I have more to add to this. But first, a few stories…

About 10 years ago, while at Penton Media, one of our publishers in the material-handling market was complaining about one of their advertisers launching a large research report. This was a problem because our magazine had a competitive research project, which required sponsorship to fund. My biggest surprise was not that this advertiser launched a research project or that it was competing with our project. What I couldn’t believe was that our publisher said that we simply could not compete with the advertiser’s resources. Hmmm.

Then, earlier this week, I keynoted the Interactive Advertising Bureau‘s town hall on content marketing. (If you are not familiar with IAB, it’s the association of media companies dedicated to setting guidelines for interactive advertising.) The day was enlightening, filled with amazing case studies about how brands are working with media companies to both create and distribute branded content. Although many of us disagreed a bit on the exact definition of content marketing, one thing was clear: Media companies now understand the new reality that is content marketing, and are incredibly concerned about the future of online content. Many in attendance spoke of the opportunities for media companies, while the majority were outright worried about the future.

And they should be.

This is not a post about how publishing is dead. Far from it; in fact, publishing has never been stronger. What is dying is the business model of ad-supported content. The dozen-plus amazing examples shared at the IAB event provided ample evidence of brand-supported content (like the example to the right, from Cisco Systems), rather than ad-supported content (as in traditional models).

There is nothing to fix here, and no toolkit for marketers or publishers. This is just the truth and, as such, it presents opportunities and challenges for both sides. But from my perspective as a publisher, here are the new paradigms that I see content marketing being driven by:

Brand publishers and media companies have the same goal

Big goal = audience that leads to subscription. Brand publishers are challenged with trying to get found in Google, drive leads, and figure out social media. At the center of making all this happen is storytelling. It’s all about brands creating helpful, valuable, and compelling stories that position them as trusted experts in their fields. That content, if worthy, will convert casual, passerby readers into loyal ones. In turn, those loyal readers may then be converted into loyal customers.

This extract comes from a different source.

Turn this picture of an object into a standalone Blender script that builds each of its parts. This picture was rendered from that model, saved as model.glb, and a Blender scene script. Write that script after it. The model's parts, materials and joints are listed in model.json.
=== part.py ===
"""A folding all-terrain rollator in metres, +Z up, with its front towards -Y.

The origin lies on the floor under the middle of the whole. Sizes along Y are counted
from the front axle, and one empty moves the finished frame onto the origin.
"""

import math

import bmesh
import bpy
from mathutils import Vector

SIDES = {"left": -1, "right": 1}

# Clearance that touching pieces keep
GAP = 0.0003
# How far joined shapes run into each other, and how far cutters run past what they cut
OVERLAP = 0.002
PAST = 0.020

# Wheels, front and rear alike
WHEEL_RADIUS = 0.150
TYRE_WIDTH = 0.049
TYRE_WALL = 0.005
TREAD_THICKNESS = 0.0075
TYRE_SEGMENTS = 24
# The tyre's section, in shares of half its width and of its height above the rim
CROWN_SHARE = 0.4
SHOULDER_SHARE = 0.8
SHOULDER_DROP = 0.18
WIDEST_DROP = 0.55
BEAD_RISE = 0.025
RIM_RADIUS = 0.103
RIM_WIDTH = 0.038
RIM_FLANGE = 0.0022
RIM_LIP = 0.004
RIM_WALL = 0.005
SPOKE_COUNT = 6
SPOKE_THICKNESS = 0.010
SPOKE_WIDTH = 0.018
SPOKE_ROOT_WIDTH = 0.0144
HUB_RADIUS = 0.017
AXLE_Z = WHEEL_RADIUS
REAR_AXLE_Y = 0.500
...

Media companies are trying to do the same thing. Exactly the same thing. The only difference in this business model is that media companies are supported by different revenue streams (paid content or sponsored content).

Brand publishers have almost unlimited resources

A lot has been made of Coca-Cola’s content strategy. The company is investing millions, but let’s put that into perspective:

Coke’s content marketing is a needle in a traditional advertising haystack. It’s simply a rounding error. If Coke ever decided to really get serious, it has more money and resources than any media entity in the world to develop world-class content.

The same goes for virtually every well-known brand. Publishers need to face the reality that brands will always be bigger and stronger than publishers (think “The Matrix”). And this is just the beginning.

Brand publishers are competing for the best talent

At the IAB event, a publisher was overheard saying, “Thank God for brands, or all my journalist friends would be out of a job.

Most journalism jobs are going to the “dark side.” It’s the new reality of the discipline and will continue to be the case — and let’s face it, most brands could use some help from skilled, experienced storytellers.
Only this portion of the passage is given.